**Exercise**
Return the lines where the word "this" occurs.

**Provided data**
# # # # # # #

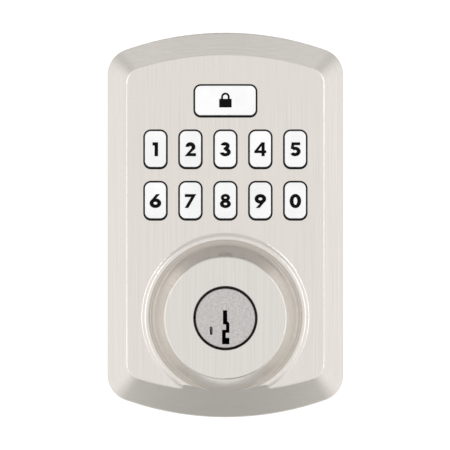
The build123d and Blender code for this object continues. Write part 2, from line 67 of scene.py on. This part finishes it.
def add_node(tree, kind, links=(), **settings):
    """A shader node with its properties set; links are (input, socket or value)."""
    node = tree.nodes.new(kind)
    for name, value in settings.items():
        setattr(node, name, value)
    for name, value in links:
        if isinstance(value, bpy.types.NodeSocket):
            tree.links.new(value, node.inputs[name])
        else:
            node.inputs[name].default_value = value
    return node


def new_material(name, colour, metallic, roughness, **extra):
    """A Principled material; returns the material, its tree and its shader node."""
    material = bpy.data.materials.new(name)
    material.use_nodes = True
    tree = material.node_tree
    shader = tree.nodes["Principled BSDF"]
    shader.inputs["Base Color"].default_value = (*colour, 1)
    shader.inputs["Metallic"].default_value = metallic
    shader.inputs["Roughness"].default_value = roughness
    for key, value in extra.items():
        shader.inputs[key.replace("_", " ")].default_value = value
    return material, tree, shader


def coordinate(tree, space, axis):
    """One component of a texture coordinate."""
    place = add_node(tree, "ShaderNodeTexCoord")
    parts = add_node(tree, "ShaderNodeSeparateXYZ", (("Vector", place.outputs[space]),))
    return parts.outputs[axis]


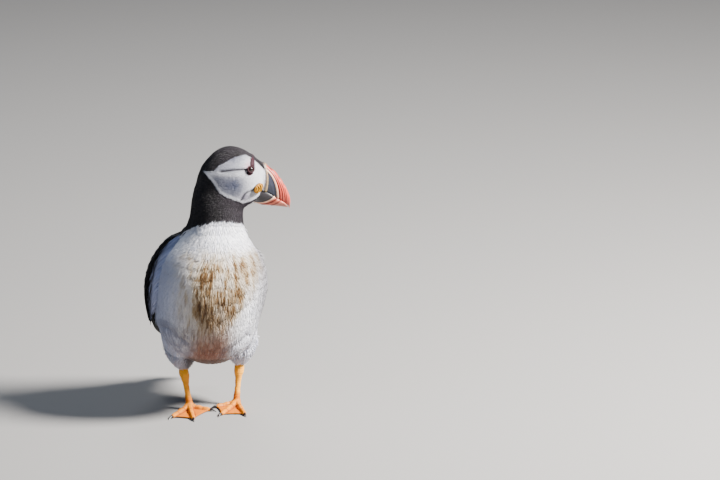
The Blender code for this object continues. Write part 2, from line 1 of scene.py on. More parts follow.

# # # # # # #

**Answer for the task**
The build123d and Blender code for this object continues. Write part 2, from line 67 of scene.py on. This part finishes it.
The Blender code for this object continues. Write part 2, from line 1 of scene.py on. More parts follow.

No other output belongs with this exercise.